▶ _What to produce_
Copy out each line that has "from" in it.

▶ _Materials provided_
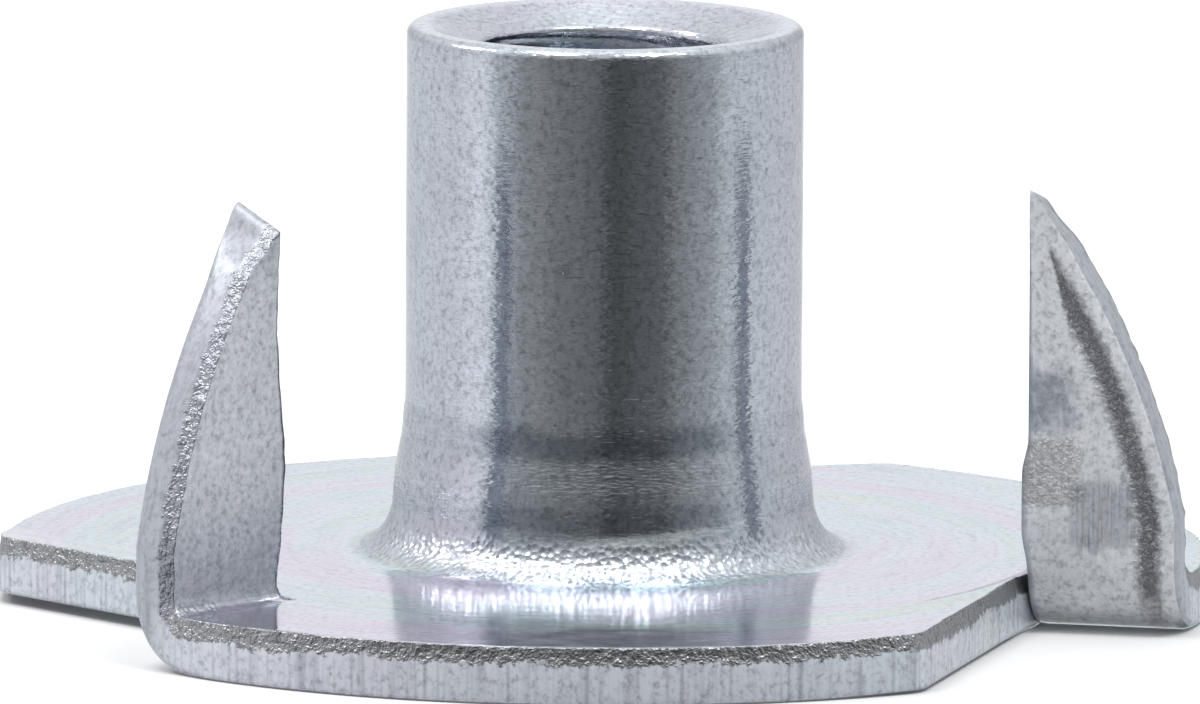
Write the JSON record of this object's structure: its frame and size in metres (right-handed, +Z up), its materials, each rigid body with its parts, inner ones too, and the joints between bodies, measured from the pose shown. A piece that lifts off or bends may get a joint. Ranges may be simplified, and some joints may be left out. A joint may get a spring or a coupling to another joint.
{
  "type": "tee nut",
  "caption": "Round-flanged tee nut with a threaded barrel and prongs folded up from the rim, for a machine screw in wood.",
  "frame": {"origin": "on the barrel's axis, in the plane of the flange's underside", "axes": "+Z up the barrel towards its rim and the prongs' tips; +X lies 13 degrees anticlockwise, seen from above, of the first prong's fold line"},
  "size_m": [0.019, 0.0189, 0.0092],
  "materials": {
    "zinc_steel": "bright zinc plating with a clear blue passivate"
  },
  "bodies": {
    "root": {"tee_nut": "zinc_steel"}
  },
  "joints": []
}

...

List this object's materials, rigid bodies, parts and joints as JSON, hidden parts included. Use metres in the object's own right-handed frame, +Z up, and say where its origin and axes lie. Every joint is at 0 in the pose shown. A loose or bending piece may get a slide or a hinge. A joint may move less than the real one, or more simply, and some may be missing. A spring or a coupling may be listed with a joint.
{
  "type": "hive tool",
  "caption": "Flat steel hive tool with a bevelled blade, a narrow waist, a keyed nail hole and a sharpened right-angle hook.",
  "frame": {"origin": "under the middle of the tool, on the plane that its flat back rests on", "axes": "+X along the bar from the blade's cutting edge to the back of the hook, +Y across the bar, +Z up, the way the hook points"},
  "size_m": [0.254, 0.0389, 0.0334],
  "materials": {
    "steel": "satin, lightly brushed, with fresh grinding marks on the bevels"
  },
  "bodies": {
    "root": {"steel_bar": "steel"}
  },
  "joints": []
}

---

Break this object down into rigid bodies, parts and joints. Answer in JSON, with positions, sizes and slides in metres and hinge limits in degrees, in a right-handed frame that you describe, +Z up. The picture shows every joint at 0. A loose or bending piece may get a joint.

▶ _Answer for this exercise_
Write the JSON record of this object's structure: its frame and size in metres (right-handed, +Z up), its materials, each rigid body with its parts, inner ones too, and the joints between bodies, measured from the pose shown. A piece that lifts off or bends may get a joint. Ranges may be simplified, and some joints may be left out. A joint may get a spring or a coupling to another joint.
  "caption": "Round-flanged tee nut with a threaded barrel and prongs folded up from the rim, for a machine screw in wood.",
  "frame": {"origin": "on the barrel's axis, in the plane of the flange's underside", "axes": "+Z up the barrel towards its rim and the prongs' tips; +X lies 13 degrees anticlockwise, seen from above, of the first prong's fold line"},
  "frame": {"origin": "under the middle of the tool, on the plane that its flat back rests on", "axes": "+X along the bar from the blade's cutting edge to the back of the hook, +Y across the bar, +Z up, the way the hook points"},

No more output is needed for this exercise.